■ **Excerpt from a dataset**
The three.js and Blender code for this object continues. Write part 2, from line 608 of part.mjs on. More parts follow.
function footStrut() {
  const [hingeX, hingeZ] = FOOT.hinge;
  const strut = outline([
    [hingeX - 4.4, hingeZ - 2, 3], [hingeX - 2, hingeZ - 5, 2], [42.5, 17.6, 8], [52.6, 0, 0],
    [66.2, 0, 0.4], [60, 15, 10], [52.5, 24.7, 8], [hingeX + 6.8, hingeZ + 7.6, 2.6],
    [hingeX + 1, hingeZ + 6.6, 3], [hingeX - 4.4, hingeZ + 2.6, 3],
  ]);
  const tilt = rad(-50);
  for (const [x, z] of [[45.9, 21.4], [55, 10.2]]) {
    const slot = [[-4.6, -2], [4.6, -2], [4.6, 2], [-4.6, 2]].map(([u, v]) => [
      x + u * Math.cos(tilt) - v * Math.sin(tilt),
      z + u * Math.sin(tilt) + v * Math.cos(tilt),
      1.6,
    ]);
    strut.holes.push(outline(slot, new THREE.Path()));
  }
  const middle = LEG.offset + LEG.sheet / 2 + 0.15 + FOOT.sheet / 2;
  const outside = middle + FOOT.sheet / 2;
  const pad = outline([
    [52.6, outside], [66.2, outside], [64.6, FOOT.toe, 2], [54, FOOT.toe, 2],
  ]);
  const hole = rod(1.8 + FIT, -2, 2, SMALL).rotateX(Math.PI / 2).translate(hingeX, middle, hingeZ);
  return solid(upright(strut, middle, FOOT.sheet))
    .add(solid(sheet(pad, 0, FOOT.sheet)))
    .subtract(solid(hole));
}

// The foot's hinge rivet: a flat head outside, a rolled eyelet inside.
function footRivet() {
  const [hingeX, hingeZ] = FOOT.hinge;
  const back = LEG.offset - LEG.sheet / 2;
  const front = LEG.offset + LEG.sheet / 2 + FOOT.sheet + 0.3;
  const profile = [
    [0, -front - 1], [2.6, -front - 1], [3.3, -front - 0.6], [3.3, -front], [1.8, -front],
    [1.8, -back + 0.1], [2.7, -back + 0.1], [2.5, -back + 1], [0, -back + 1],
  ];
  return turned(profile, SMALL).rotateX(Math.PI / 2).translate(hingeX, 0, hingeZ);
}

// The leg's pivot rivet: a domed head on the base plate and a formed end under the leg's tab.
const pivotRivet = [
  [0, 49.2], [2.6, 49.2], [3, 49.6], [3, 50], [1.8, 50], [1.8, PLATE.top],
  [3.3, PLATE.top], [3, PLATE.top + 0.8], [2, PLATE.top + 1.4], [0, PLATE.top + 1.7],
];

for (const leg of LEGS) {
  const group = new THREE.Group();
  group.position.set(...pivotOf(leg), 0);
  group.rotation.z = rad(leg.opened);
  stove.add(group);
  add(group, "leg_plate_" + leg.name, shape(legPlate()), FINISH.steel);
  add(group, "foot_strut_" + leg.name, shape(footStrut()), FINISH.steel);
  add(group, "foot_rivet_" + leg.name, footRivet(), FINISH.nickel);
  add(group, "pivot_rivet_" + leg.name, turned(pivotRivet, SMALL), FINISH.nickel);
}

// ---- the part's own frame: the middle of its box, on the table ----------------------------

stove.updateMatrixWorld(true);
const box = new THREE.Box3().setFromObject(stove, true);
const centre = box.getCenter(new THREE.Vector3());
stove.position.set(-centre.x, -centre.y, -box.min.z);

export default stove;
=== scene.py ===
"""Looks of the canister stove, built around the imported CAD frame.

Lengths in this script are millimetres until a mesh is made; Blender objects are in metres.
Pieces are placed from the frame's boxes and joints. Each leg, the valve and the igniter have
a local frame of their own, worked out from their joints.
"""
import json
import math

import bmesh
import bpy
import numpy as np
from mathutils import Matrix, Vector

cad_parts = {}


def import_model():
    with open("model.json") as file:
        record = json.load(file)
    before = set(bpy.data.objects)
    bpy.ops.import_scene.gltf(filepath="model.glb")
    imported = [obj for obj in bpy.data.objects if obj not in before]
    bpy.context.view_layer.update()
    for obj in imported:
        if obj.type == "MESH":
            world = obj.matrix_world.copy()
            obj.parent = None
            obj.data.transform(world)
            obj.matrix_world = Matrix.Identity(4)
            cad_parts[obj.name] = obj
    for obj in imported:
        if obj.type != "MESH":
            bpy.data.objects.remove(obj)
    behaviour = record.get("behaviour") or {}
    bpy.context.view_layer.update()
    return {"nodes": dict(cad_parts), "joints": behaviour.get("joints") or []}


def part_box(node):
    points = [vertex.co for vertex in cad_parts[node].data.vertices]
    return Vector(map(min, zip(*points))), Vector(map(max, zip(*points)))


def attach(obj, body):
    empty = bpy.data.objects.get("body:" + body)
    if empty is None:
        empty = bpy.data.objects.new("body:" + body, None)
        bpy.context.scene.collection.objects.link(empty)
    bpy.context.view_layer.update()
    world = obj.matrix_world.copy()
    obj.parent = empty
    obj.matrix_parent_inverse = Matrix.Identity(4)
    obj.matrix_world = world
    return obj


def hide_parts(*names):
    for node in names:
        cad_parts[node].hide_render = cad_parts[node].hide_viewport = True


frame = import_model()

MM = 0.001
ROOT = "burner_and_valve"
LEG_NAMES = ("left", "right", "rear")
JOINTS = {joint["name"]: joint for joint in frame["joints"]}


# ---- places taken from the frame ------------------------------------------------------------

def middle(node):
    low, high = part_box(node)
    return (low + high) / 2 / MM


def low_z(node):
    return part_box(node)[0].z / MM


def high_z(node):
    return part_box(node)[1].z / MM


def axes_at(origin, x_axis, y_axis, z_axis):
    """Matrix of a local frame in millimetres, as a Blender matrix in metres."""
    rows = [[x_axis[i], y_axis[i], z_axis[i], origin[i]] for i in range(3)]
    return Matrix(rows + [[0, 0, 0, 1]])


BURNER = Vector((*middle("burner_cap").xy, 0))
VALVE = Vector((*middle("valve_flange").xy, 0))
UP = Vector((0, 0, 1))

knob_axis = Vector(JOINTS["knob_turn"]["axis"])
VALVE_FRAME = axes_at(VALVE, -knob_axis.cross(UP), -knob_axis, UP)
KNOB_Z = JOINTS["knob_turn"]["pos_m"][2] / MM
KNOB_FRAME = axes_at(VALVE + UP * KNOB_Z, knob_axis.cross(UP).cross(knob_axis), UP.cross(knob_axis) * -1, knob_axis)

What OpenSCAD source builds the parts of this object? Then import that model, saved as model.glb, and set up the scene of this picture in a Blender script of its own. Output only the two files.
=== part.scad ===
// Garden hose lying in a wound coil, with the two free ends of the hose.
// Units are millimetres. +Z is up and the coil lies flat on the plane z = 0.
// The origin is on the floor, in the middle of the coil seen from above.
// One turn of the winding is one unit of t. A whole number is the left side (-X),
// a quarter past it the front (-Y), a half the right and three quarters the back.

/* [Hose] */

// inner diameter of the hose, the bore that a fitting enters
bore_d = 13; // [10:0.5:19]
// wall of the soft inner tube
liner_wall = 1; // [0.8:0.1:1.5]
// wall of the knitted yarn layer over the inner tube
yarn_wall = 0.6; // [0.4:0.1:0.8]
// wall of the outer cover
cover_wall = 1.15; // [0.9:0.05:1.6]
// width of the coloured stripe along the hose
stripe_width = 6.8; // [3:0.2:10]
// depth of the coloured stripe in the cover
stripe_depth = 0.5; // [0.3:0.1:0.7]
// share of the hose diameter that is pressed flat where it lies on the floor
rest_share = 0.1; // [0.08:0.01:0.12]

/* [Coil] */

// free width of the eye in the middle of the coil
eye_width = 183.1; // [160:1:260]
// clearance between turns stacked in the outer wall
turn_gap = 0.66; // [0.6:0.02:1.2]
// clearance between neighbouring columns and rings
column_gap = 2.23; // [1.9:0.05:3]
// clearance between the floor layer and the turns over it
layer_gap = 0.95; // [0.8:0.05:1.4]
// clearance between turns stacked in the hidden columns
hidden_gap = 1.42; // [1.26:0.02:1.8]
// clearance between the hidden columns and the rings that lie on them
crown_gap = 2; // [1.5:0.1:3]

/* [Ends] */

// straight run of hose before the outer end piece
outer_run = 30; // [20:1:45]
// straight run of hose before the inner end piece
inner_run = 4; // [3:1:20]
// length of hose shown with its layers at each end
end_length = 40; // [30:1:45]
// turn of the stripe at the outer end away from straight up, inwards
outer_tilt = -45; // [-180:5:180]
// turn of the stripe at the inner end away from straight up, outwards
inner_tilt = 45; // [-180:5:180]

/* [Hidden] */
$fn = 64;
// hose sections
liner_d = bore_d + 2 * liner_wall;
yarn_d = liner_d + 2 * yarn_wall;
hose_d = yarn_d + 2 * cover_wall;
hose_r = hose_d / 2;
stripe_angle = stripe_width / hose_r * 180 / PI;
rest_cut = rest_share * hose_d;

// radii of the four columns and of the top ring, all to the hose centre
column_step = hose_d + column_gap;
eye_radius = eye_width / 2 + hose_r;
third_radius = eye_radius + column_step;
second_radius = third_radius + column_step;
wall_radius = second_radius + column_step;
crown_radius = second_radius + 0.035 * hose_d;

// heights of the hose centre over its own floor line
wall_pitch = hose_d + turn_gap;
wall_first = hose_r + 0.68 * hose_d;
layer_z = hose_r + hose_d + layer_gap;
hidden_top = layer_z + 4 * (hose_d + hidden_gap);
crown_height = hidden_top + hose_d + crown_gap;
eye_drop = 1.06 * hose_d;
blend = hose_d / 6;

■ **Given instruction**
Above is a listing; print exactly its lines from the one with "stove.updateMatrixWorld(true);" through the one with "imported = [obj", and no other lines.

■ **Answer for the task**
stove.updateMatrixWorld(true);
const box = new THREE.Box3().setFromObject(stove, true);
const centre = box.getCenter(new THREE.Vector3());
stove.position.set(-centre.x, -centre.y, -box.min.z);

export default stove;
=== scene.py ===
"""Looks of the canister stove, built around the imported CAD frame.

Lengths in this script are millimetres until a mesh is made; Blender objects are in metres.
Pieces are placed from the frame's boxes and joints. Each leg, the valve and the igniter have
a local frame of their own, worked out from their joints.
"""
import json
import math

import bmesh
import bpy
import numpy as np
from mathutils import Matrix, Vector

cad_parts = {}


def import_model():
    with open("model.json") as file:
        record = json.load(file)
    before = set(bpy.data.objects)
    bpy.ops.import_scene.gltf(filepath="model.glb")
    imported = [obj for obj in bpy.data.objects if obj not in before]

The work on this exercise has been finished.